Goal of the exercise
Quote, without any change, the line that contains "obj.matrix_world = Matrix.Identity(4)" and all lines that follow it to the end of the data below.
======== Supplied data ========
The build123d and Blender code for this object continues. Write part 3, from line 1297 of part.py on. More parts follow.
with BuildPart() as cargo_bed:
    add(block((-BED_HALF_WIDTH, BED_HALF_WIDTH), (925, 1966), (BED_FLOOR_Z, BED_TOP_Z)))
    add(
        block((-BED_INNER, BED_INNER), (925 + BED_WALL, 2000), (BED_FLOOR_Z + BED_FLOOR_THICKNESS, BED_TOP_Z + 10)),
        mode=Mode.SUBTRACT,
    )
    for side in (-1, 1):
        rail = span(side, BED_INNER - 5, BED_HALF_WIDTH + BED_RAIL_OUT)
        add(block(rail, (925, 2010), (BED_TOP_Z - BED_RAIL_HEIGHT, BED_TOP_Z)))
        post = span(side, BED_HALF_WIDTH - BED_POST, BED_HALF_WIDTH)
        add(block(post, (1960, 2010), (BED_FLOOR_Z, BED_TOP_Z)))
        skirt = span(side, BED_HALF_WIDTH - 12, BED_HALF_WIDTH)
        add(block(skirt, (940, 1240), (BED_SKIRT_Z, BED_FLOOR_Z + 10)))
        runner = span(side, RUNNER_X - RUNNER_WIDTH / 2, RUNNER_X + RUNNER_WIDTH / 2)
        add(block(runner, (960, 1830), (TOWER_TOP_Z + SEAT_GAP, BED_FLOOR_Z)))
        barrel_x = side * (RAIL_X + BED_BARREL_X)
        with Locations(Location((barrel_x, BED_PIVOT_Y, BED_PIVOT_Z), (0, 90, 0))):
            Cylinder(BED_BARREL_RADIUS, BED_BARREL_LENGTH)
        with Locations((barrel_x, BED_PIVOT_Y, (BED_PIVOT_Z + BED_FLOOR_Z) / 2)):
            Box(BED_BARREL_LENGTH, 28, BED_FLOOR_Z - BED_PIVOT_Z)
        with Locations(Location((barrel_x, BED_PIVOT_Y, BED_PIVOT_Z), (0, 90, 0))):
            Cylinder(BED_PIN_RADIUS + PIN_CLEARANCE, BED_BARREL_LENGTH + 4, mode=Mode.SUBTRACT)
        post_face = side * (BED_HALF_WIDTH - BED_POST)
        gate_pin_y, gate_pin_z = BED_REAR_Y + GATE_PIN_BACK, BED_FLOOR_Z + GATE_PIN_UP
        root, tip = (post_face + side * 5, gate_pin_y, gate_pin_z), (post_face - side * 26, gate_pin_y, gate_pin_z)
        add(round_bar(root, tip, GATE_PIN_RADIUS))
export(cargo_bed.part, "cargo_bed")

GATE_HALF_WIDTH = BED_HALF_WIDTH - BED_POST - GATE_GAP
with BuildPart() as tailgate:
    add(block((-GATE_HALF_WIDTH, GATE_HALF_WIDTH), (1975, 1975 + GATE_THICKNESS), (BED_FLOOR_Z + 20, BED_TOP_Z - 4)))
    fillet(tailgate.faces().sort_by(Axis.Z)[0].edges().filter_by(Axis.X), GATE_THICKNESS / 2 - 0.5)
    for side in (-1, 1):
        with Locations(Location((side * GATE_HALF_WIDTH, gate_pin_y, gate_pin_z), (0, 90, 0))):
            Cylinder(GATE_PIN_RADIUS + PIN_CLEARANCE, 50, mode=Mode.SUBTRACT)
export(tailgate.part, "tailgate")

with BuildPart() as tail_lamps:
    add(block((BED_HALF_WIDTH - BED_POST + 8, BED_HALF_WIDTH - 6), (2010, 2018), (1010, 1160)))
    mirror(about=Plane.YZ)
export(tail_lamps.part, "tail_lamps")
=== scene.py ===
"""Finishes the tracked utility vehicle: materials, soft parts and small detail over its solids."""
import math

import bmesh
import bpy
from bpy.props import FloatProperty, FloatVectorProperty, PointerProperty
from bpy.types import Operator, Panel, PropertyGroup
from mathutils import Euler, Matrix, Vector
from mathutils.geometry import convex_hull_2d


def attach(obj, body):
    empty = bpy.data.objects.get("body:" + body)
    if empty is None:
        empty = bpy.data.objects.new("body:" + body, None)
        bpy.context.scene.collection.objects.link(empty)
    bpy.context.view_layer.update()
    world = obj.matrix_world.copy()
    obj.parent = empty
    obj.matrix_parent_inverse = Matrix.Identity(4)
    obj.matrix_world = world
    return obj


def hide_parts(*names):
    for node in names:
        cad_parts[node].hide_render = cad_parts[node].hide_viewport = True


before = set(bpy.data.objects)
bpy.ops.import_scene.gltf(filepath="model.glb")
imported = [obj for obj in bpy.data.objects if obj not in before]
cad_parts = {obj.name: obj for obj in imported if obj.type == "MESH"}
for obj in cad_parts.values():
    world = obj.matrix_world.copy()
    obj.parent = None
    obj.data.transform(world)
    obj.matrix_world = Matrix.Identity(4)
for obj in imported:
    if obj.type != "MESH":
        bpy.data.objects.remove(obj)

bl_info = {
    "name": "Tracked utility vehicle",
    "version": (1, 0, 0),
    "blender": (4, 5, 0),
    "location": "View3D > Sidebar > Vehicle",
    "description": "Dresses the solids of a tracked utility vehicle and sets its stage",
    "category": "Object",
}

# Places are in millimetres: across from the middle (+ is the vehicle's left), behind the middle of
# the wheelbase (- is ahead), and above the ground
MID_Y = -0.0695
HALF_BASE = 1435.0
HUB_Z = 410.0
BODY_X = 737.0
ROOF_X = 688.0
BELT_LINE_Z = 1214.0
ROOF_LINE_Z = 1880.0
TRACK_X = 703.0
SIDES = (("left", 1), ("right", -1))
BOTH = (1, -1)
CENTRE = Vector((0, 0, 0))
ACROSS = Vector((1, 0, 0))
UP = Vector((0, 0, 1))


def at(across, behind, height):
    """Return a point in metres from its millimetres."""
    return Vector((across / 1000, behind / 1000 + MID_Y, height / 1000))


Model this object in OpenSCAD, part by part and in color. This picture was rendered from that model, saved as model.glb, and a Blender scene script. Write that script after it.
========
Exercise answer
    obj.matrix_world = Matrix.Identity(4)
for obj in imported:
    if obj.type != "MESH":
        bpy.data.objects.remove(obj)

bl_info = {
    "name": "Tracked utility vehicle",
    "version": (1, 0, 0),
    "blender": (4, 5, 0),
    "location": "View3D > Sidebar > Vehicle",
    "description": "Dresses the solids of a tracked utility vehicle and sets its stage",
    "category": "Object",
}

# Places are in millimetres: across from the middle (+ is the vehicle's left), behind the middle of
# the wheelbase (- is ahead), and above the ground
MID_Y = -0.0695
HALF_BASE = 1435.0
HUB_Z = 410.0
BODY_X = 737.0
ROOF_X = 688.0
BELT_LINE_Z = 1214.0
ROOF_LINE_Z = 1880.0
TRACK_X = 703.0
SIDES = (("left", 1), ("right", -1))
BOTH = (1, -1)
CENTRE = Vector((0, 0, 0))
ACROSS = Vector((1, 0, 0))
UP = Vector((0, 0, 1))


def at(across, behind, height):
    """Return a point in metres from its millimetres."""
    return Vector((across / 1000, behind / 1000 + MID_Y, height / 1000))


Model this object in OpenSCAD, part by part and in color. This picture was rendered from that model, saved as model.glb, and a Blender scene script. Write that script after it.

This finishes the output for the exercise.